— WHAT THE TASK ASKS —
Each line should be copied exactly.

-- START RECORDS SUPPLIED --

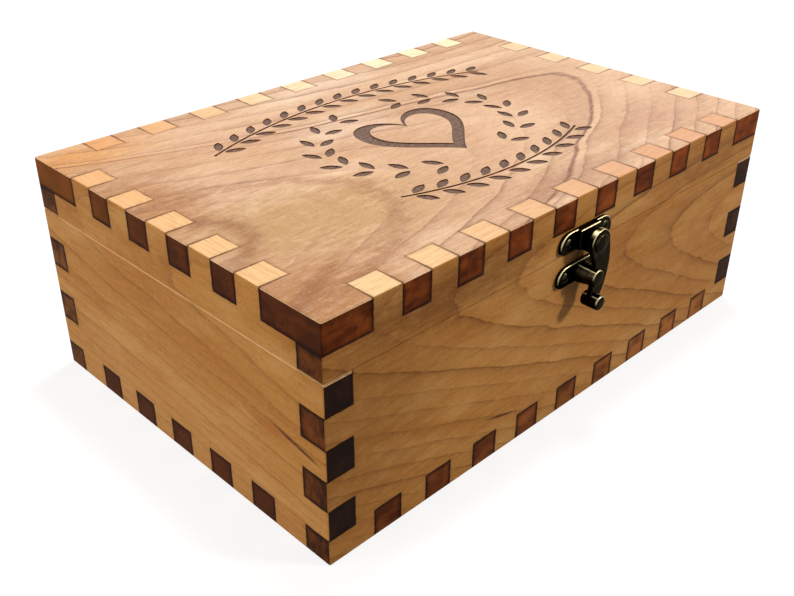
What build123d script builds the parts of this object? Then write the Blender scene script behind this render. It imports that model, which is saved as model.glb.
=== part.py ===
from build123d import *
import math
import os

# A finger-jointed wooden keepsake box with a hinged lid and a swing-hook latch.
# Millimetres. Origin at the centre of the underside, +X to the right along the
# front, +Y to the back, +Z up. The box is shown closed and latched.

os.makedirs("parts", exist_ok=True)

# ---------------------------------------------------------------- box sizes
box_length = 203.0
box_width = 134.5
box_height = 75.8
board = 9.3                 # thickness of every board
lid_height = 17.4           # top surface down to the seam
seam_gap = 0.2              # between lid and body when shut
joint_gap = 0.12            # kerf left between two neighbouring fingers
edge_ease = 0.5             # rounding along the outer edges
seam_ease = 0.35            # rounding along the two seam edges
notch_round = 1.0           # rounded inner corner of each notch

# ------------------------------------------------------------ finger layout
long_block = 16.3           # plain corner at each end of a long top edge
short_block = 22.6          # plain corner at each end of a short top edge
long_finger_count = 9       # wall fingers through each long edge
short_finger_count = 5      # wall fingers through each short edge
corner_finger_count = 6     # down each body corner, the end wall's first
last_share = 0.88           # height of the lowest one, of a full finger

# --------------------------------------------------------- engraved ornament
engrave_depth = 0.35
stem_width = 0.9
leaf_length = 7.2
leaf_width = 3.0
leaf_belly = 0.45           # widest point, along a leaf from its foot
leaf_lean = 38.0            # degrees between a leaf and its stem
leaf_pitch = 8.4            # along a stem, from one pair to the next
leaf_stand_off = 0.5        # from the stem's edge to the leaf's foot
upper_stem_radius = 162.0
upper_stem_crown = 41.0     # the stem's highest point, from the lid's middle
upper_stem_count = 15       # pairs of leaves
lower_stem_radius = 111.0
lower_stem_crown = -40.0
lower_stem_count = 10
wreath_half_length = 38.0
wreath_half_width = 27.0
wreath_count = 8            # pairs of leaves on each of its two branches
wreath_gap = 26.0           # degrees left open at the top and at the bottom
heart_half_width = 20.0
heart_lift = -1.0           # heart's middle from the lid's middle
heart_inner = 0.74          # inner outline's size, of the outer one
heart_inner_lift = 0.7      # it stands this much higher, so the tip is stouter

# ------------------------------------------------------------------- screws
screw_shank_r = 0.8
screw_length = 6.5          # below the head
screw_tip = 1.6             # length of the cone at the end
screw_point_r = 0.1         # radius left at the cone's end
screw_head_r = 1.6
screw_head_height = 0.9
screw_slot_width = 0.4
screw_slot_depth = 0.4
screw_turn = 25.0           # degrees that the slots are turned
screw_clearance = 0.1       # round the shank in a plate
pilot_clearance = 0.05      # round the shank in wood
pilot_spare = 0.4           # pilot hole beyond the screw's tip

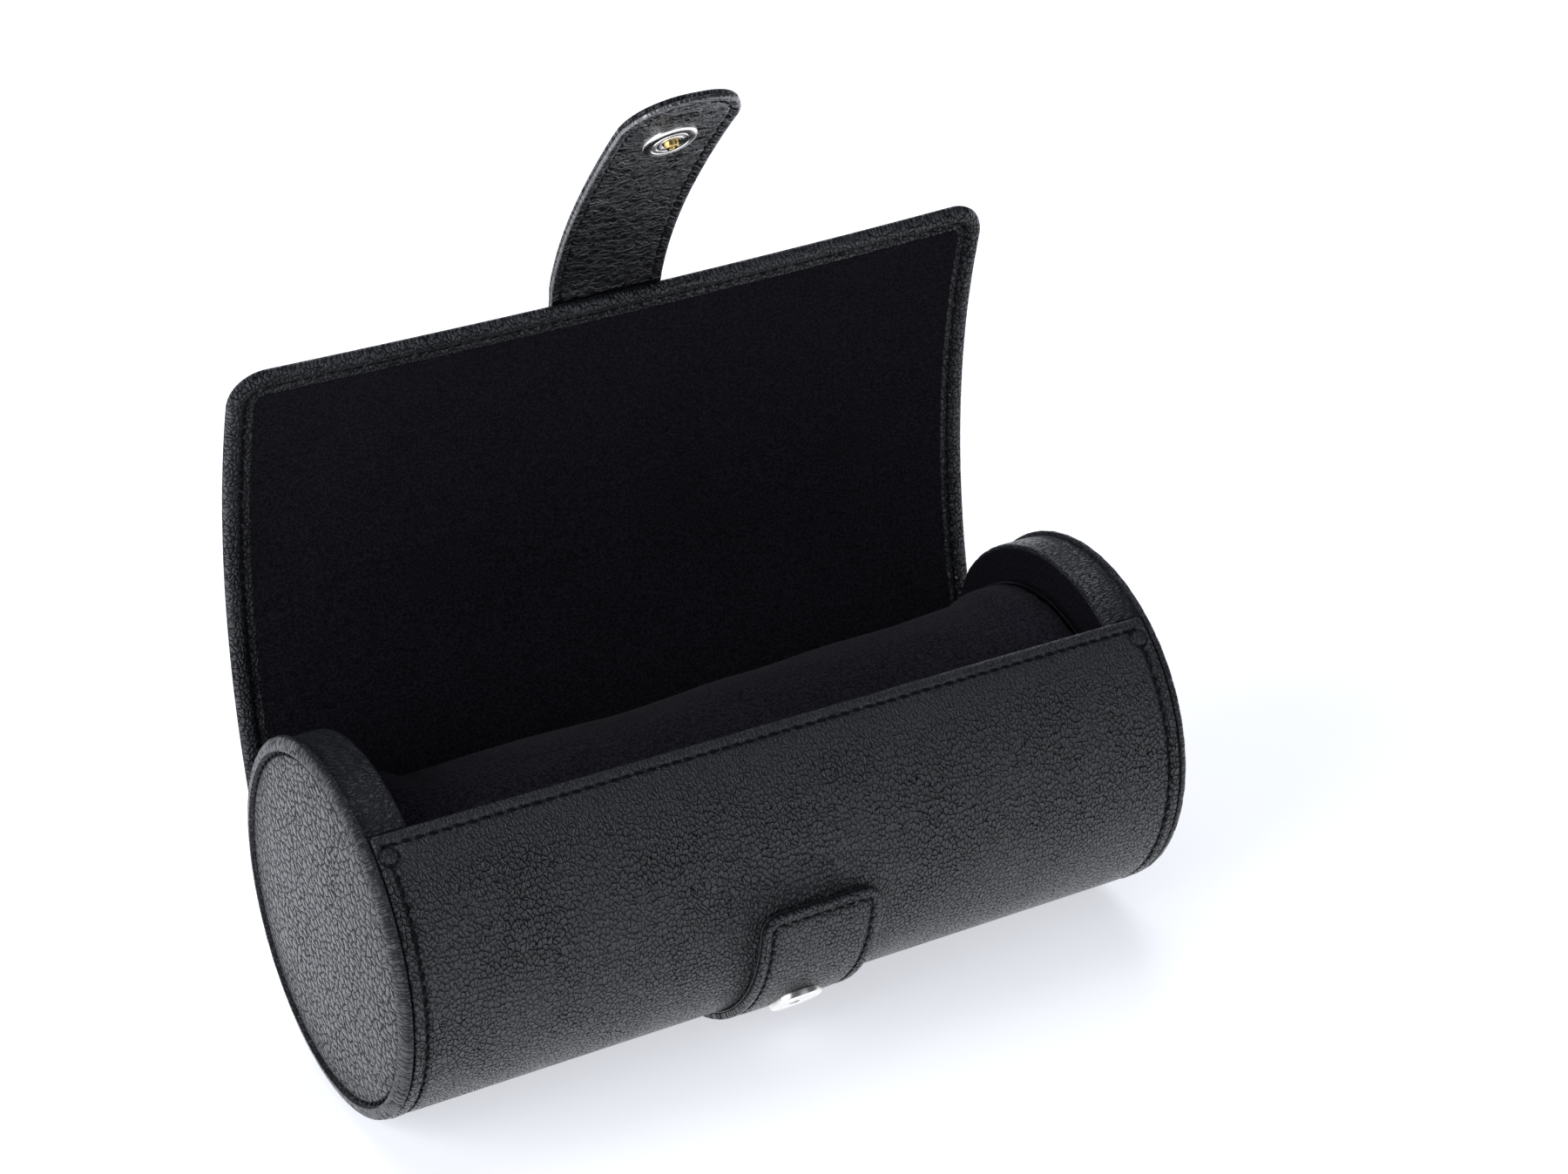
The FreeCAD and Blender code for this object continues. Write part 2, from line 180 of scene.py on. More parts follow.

-- END RECORDS SUPPLIED --

— EXERCISE RESULT —
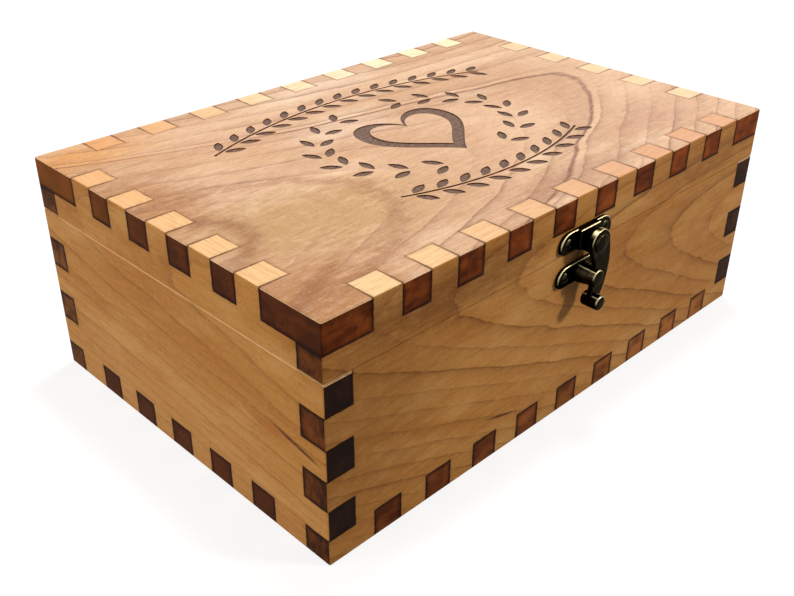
What build123d script builds the parts of this object? Then write the Blender scene script behind this render. It imports that model, which is saved as model.glb.
=== part.py ===
from build123d import *
import math
import os

# A finger-jointed wooden keepsake box with a hinged lid and a swing-hook latch.
# Millimetres. Origin at the centre of the underside, +X to the right along the
# front, +Y to the back, +Z up. The box is shown closed and latched.

os.makedirs("parts", exist_ok=True)

# ---------------------------------------------------------------- box sizes
box_length = 203.0
box_width = 134.5
box_height = 75.8
board = 9.3                 # thickness of every board
lid_height = 17.4           # top surface down to the seam
seam_gap = 0.2              # between lid and body when shut
joint_gap = 0.12            # kerf left between two neighbouring fingers
edge_ease = 0.5             # rounding along the outer edges
seam_ease = 0.35            # rounding along the two seam edges
notch_round = 1.0           # rounded inner corner of each notch

# ------------------------------------------------------------ finger layout
long_block = 16.3           # plain corner at each end of a long top edge
short_block = 22.6          # plain corner at each end of a short top edge
long_finger_count = 9       # wall fingers through each long edge
short_finger_count = 5      # wall fingers through each short edge
corner_finger_count = 6     # down each body corner, the end wall's first
last_share = 0.88           # height of the lowest one, of a full finger

# --------------------------------------------------------- engraved ornament
engrave_depth = 0.35
stem_width = 0.9
leaf_length = 7.2
leaf_width = 3.0
leaf_belly = 0.45           # widest point, along a leaf from its foot
leaf_lean = 38.0            # degrees between a leaf and its stem
leaf_pitch = 8.4            # along a stem, from one pair to the next
leaf_stand_off = 0.5        # from the stem's edge to the leaf's foot
upper_stem_radius = 162.0
upper_stem_crown = 41.0     # the stem's highest point, from the lid's middle
upper_stem_count = 15       # pairs of leaves
lower_stem_radius = 111.0
lower_stem_crown = -40.0
lower_stem_count = 10
wreath_half_length = 38.0
wreath_half_width = 27.0
wreath_count = 8            # pairs of leaves on each of its two branches
wreath_gap = 26.0           # degrees left open at the top and at the bottom
heart_half_width = 20.0
heart_lift = -1.0           # heart's middle from the lid's middle
heart_inner = 0.74          # inner outline's size, of the outer one
heart_inner_lift = 0.7      # it stands this much higher, so the tip is stouter

# ------------------------------------------------------------------- screws
screw_shank_r = 0.8
screw_length = 6.5          # below the head
screw_tip = 1.6             # length of the cone at the end
screw_point_r = 0.1         # radius left at the cone's end
screw_head_r = 1.6
screw_head_height = 0.9
screw_slot_width = 0.4
screw_slot_depth = 0.4
screw_turn = 25.0           # degrees that the slots are turned
screw_clearance = 0.1       # round the shank in a plate
pilot_clearance = 0.05      # round the shank in wood
pilot_spare = 0.4           # pilot hole beyond the screw's tip

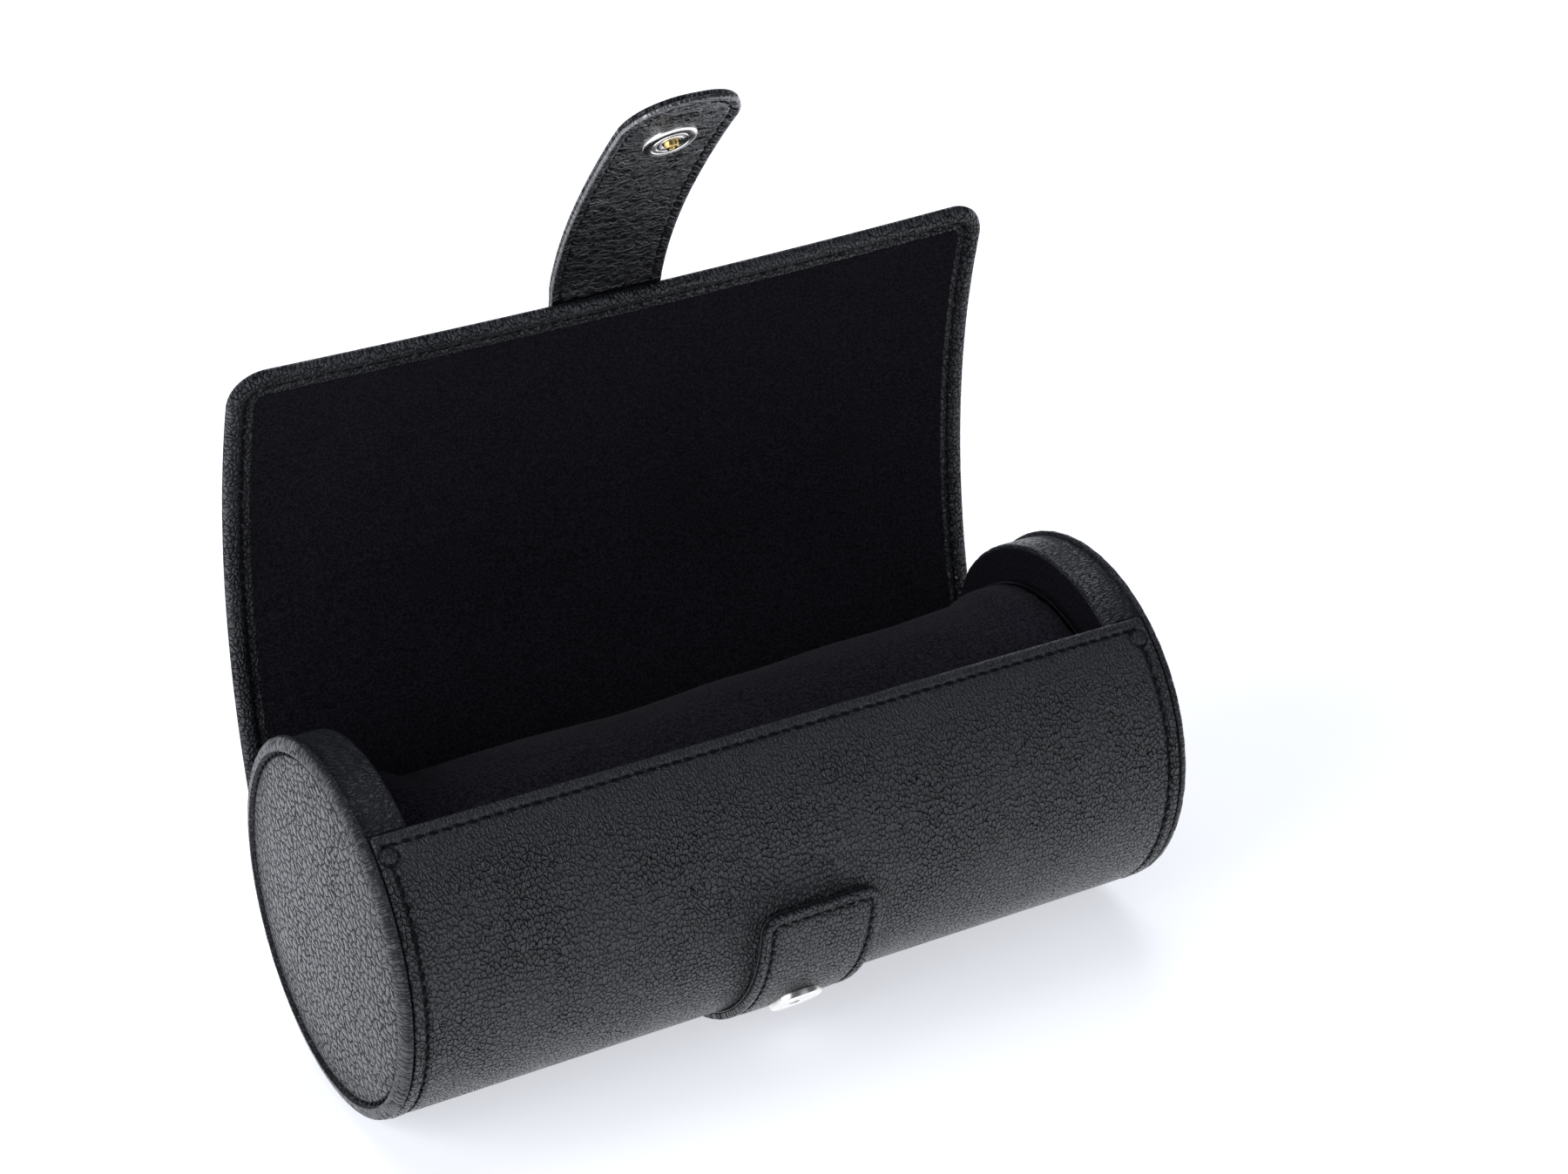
The FreeCAD and Blender code for this object continues. Write part 2, from line 180 of scene.py on. More parts follow.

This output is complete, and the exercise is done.